## EXERCISE PROMPT:
Reproduce, word for word, only the lines from the one containing "The build123d and" through the one containing "(30.7, 19.5, 27.5))", both included.

########

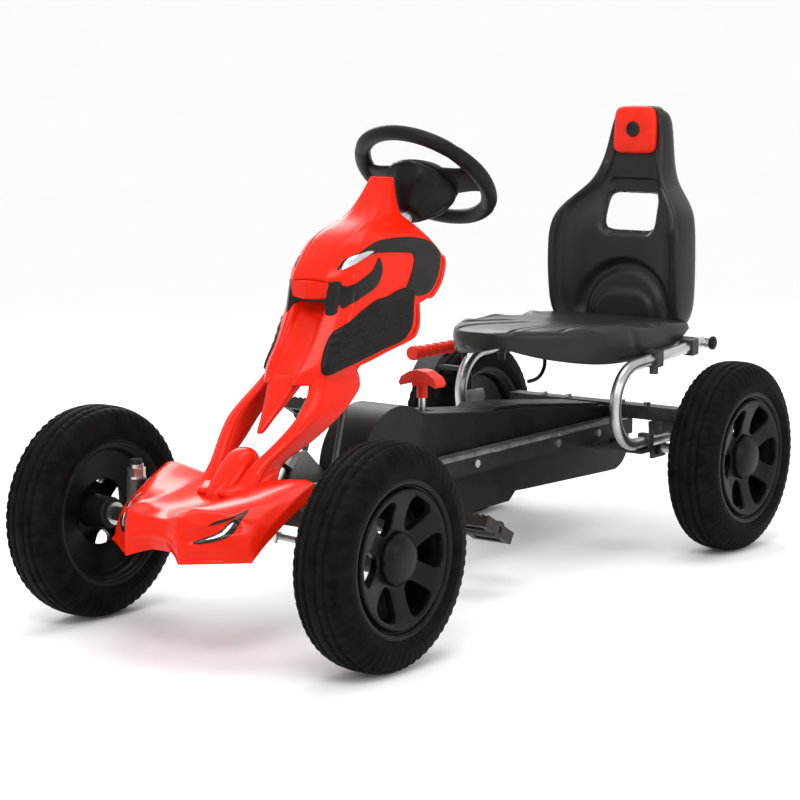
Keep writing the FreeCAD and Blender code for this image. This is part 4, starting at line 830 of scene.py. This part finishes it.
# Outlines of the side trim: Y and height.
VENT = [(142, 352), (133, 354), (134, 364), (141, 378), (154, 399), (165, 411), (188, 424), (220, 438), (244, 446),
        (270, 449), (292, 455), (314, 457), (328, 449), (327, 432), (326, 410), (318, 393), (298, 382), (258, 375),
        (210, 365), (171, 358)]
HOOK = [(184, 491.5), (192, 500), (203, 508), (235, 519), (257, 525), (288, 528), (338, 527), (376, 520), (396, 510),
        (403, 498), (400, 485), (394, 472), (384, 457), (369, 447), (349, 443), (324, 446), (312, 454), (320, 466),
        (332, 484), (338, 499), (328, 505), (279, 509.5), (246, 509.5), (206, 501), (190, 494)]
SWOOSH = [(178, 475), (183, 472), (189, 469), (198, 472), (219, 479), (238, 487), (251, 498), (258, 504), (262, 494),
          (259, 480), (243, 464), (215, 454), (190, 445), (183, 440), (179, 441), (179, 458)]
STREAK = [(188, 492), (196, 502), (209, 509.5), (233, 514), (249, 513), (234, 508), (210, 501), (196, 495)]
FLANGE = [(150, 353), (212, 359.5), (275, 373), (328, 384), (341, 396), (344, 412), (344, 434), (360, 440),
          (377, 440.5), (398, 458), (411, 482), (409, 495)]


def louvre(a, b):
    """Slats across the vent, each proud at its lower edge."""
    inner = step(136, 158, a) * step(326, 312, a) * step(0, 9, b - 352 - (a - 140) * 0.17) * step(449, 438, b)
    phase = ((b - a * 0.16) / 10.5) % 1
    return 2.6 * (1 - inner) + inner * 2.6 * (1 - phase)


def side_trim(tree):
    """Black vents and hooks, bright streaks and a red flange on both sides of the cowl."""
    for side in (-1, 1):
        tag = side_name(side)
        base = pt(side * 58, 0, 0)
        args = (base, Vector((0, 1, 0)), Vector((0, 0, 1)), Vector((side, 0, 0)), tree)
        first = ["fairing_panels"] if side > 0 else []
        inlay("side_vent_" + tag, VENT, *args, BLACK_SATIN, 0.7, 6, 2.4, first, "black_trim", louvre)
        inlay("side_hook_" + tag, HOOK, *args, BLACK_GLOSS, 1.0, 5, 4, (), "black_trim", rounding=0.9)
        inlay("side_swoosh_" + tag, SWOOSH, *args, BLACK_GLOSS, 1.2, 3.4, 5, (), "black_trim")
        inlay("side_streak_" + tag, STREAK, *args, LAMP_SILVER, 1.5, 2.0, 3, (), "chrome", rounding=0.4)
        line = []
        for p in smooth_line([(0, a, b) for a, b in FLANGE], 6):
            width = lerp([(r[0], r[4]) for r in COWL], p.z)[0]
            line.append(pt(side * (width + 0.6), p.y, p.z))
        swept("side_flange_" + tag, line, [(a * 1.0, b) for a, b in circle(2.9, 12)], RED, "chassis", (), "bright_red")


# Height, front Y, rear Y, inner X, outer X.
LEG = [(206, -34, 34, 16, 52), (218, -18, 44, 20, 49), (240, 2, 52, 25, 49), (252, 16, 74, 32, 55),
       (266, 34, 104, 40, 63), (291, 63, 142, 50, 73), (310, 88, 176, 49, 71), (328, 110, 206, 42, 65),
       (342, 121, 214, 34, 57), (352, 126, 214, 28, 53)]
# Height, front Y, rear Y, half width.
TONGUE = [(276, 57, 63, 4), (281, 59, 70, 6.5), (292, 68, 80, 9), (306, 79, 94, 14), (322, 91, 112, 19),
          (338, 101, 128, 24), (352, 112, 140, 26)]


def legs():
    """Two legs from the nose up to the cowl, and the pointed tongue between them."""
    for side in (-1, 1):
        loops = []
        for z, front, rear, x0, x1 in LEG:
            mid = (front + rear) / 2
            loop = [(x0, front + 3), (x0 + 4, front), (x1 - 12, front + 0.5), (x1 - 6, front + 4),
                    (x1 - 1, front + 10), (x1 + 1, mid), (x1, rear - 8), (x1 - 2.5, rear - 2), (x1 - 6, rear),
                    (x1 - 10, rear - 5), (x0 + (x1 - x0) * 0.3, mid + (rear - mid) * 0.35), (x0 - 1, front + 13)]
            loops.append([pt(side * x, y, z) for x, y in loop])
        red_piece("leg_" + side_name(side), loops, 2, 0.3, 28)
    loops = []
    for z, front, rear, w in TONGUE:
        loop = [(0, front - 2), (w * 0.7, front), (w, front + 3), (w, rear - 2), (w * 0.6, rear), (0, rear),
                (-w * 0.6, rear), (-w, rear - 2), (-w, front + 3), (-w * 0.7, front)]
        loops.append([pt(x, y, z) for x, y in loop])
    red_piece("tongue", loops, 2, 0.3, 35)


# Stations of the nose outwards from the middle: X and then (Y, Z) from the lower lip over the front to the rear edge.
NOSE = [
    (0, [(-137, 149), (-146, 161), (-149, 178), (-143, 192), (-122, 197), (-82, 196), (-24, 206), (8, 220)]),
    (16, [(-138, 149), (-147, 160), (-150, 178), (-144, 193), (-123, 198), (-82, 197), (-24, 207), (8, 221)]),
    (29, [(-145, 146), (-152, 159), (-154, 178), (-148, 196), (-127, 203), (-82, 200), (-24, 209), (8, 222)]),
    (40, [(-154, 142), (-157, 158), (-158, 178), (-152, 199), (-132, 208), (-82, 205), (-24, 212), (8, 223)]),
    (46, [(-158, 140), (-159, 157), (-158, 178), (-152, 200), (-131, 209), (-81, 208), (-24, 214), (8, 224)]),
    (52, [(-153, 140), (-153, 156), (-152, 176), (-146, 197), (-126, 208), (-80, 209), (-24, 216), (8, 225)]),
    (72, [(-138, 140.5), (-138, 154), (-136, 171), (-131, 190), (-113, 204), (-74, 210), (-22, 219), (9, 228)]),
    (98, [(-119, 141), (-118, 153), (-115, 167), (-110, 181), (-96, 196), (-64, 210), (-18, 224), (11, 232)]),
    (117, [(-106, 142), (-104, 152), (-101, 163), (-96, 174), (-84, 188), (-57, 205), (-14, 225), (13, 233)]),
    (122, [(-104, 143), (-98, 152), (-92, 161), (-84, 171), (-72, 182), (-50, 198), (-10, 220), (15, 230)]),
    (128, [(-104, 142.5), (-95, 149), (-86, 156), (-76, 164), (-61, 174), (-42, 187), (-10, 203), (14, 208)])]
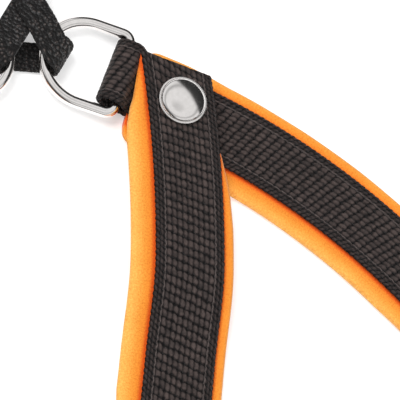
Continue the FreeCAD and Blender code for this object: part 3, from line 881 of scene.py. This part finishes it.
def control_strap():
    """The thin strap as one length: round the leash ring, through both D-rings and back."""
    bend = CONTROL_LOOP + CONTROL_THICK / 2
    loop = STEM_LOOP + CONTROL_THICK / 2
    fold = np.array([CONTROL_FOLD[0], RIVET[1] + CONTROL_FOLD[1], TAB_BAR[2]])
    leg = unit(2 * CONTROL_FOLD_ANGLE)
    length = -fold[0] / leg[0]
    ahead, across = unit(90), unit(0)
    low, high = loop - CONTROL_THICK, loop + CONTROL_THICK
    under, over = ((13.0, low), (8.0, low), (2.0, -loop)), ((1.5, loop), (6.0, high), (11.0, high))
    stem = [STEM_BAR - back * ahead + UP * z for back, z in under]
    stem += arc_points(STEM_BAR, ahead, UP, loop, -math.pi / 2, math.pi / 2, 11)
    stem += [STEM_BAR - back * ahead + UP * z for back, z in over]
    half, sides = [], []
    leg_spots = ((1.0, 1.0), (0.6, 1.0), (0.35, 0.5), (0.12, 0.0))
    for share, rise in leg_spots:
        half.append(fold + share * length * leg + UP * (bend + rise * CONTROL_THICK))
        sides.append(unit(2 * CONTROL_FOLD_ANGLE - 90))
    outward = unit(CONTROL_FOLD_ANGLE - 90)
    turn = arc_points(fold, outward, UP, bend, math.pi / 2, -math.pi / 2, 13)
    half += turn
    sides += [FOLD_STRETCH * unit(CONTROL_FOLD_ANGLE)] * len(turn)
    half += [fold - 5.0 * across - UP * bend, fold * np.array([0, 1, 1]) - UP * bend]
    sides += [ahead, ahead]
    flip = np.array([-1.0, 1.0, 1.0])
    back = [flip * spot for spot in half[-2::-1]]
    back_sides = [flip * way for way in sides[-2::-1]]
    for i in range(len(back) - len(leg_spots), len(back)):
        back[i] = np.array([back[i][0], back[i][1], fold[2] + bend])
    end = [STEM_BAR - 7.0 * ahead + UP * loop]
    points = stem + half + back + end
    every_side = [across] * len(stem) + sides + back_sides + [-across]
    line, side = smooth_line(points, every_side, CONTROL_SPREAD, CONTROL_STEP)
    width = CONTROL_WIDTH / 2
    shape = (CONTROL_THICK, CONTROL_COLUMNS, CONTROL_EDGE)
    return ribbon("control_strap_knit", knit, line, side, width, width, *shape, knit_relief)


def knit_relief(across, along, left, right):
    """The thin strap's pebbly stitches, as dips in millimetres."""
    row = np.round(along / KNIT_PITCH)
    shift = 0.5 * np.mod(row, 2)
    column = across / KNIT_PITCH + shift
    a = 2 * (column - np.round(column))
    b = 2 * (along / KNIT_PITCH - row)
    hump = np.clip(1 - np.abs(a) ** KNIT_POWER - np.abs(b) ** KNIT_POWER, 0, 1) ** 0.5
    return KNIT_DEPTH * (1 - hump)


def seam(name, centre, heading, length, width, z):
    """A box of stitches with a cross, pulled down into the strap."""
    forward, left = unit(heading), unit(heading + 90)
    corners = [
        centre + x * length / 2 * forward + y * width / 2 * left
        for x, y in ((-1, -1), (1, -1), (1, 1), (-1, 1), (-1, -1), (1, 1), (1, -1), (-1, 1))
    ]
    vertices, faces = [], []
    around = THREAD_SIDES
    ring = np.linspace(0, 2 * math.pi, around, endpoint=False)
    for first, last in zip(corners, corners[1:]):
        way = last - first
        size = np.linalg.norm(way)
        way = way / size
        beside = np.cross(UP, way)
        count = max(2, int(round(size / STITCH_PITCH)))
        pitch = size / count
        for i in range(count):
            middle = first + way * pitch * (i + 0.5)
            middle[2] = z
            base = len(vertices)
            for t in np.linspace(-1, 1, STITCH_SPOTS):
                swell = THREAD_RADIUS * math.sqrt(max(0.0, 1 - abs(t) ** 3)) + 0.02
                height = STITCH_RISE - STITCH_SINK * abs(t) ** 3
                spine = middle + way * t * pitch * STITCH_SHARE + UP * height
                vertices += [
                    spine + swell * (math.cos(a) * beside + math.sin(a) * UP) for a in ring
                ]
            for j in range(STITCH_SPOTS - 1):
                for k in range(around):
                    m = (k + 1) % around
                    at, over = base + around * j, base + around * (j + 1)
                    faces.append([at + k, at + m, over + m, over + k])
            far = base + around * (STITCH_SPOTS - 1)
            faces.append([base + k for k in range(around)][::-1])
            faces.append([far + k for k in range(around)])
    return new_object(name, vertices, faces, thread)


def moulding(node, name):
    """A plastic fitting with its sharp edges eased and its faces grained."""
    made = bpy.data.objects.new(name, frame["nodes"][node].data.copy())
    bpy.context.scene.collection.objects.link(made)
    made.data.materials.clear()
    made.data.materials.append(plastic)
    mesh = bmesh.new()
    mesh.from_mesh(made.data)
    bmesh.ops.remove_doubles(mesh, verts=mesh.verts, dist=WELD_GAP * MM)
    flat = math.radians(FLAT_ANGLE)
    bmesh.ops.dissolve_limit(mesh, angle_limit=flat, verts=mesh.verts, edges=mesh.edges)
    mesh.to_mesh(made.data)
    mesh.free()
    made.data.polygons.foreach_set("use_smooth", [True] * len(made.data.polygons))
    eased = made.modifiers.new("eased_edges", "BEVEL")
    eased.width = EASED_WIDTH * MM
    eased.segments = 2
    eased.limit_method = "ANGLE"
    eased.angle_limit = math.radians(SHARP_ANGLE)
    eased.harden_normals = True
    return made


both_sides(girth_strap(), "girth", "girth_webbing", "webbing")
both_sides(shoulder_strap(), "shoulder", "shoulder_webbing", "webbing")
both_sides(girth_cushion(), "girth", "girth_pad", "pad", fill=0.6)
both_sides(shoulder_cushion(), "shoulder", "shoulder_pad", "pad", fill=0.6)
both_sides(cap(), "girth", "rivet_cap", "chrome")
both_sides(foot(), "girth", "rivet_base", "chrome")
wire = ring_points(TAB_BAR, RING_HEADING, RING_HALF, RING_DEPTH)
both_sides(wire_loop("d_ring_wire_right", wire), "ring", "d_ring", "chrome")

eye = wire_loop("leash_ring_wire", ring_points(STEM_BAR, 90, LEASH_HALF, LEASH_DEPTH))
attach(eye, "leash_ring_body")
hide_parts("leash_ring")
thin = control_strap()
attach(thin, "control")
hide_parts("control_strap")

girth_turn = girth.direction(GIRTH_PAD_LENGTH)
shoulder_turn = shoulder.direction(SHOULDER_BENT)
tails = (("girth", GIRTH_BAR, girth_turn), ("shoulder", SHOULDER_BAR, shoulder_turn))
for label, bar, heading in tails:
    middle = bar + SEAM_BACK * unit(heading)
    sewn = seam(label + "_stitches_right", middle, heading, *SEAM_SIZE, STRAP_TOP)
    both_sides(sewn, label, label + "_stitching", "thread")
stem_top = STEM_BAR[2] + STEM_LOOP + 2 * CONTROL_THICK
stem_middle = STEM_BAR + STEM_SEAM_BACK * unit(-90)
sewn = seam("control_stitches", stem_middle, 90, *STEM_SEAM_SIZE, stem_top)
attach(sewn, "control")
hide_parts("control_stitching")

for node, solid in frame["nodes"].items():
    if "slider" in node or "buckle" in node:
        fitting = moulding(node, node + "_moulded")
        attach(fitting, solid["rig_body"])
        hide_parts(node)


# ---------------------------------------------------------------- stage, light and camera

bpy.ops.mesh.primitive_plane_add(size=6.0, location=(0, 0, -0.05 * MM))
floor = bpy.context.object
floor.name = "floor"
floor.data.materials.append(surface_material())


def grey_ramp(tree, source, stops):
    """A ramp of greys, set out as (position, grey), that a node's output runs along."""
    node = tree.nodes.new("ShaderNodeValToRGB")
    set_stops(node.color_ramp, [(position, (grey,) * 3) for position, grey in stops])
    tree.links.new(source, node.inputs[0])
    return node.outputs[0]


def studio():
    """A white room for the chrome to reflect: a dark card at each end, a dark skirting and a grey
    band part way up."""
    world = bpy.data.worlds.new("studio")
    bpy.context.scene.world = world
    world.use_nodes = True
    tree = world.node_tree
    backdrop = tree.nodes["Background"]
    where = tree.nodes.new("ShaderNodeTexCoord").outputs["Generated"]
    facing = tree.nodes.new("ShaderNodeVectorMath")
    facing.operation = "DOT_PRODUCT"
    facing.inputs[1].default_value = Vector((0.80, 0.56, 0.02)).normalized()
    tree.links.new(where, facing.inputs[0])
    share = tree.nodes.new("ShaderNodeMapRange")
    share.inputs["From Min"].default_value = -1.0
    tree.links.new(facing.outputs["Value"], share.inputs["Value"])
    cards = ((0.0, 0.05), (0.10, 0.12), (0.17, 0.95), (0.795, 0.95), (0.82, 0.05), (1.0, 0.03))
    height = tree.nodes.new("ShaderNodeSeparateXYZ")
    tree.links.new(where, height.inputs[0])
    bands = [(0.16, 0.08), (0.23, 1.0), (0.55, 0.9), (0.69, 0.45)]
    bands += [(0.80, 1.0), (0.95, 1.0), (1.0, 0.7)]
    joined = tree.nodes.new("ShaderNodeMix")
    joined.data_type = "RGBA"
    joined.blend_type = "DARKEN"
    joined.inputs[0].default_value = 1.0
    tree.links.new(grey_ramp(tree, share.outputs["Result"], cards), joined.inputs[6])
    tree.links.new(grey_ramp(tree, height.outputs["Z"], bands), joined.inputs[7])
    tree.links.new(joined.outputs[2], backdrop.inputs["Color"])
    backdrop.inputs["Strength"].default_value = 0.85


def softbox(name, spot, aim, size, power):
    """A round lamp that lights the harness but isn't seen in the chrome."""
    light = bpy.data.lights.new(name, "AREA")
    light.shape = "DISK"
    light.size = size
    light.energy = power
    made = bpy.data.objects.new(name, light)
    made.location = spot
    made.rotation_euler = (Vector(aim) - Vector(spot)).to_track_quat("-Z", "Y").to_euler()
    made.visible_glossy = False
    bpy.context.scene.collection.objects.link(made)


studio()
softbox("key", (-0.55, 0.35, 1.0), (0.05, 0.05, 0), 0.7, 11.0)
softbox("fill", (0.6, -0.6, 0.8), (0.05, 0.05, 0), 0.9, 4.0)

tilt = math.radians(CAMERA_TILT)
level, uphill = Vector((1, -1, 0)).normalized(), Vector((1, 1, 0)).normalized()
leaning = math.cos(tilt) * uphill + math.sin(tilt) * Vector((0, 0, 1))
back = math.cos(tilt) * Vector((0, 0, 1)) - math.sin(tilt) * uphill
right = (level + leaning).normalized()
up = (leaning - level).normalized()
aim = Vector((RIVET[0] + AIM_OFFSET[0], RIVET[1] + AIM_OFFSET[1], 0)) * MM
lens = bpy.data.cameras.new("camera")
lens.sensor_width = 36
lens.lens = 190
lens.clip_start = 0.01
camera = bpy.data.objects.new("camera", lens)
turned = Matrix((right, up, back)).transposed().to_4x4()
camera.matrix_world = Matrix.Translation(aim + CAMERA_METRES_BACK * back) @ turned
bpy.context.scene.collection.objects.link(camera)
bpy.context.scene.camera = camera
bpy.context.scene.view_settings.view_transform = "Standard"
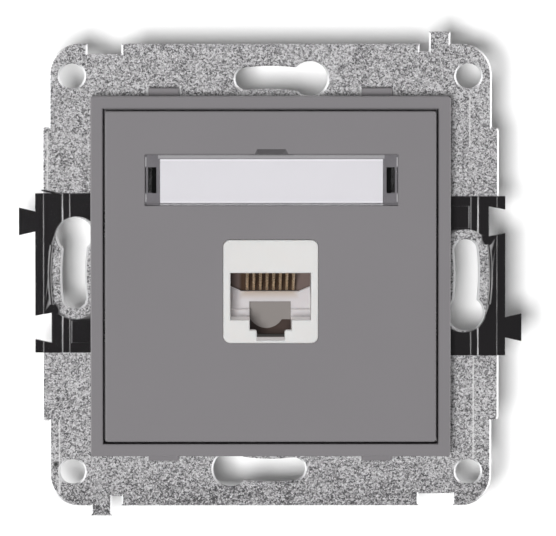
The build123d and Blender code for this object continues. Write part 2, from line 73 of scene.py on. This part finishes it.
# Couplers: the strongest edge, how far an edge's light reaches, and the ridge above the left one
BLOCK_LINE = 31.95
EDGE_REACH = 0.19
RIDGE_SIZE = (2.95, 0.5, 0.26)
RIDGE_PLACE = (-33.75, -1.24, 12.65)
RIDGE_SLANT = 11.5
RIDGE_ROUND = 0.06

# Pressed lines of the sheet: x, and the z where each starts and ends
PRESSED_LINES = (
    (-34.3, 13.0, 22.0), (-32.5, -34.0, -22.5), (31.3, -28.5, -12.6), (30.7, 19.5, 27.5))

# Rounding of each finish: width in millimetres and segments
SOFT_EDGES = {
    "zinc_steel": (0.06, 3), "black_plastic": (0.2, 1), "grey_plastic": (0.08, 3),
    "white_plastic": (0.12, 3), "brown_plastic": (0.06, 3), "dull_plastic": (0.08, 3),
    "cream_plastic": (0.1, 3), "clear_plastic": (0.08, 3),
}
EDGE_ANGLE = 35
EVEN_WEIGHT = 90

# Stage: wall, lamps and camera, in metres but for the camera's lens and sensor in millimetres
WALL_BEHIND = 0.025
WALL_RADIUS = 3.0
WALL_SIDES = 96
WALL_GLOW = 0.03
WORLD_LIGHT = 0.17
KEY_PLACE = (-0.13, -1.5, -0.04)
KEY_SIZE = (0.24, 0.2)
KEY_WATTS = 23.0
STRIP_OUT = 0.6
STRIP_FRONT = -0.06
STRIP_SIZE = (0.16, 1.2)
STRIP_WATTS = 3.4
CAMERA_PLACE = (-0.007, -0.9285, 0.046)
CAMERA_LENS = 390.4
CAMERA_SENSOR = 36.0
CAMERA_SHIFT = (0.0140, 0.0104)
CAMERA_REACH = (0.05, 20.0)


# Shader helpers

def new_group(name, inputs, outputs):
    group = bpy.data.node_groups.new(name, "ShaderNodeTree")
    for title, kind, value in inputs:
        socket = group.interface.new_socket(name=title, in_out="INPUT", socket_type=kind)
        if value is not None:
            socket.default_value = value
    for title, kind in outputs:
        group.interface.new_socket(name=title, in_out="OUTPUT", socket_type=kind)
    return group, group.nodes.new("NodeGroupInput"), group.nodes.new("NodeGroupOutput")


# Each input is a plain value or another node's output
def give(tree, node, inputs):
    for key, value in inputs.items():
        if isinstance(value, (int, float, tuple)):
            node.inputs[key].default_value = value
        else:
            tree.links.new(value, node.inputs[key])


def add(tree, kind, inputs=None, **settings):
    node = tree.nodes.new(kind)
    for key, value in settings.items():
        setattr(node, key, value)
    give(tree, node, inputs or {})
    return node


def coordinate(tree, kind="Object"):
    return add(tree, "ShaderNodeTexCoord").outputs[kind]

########

## THE SOLUTION:
The build123d and Blender code for this object continues. Write part 2, from line 73 of scene.py on. This part finishes it.
# Couplers: the strongest edge, how far an edge's light reaches, and the ridge above the left one
BLOCK_LINE = 31.95
EDGE_REACH = 0.19
RIDGE_SIZE = (2.95, 0.5, 0.26)
RIDGE_PLACE = (-33.75, -1.24, 12.65)
RIDGE_SLANT = 11.5
RIDGE_ROUND = 0.06

# Pressed lines of the sheet: x, and the z where each starts and ends
PRESSED_LINES = (
    (-34.3, 13.0, 22.0), (-32.5, -34.0, -22.5), (31.3, -28.5, -12.6), (30.7, 19.5, 27.5))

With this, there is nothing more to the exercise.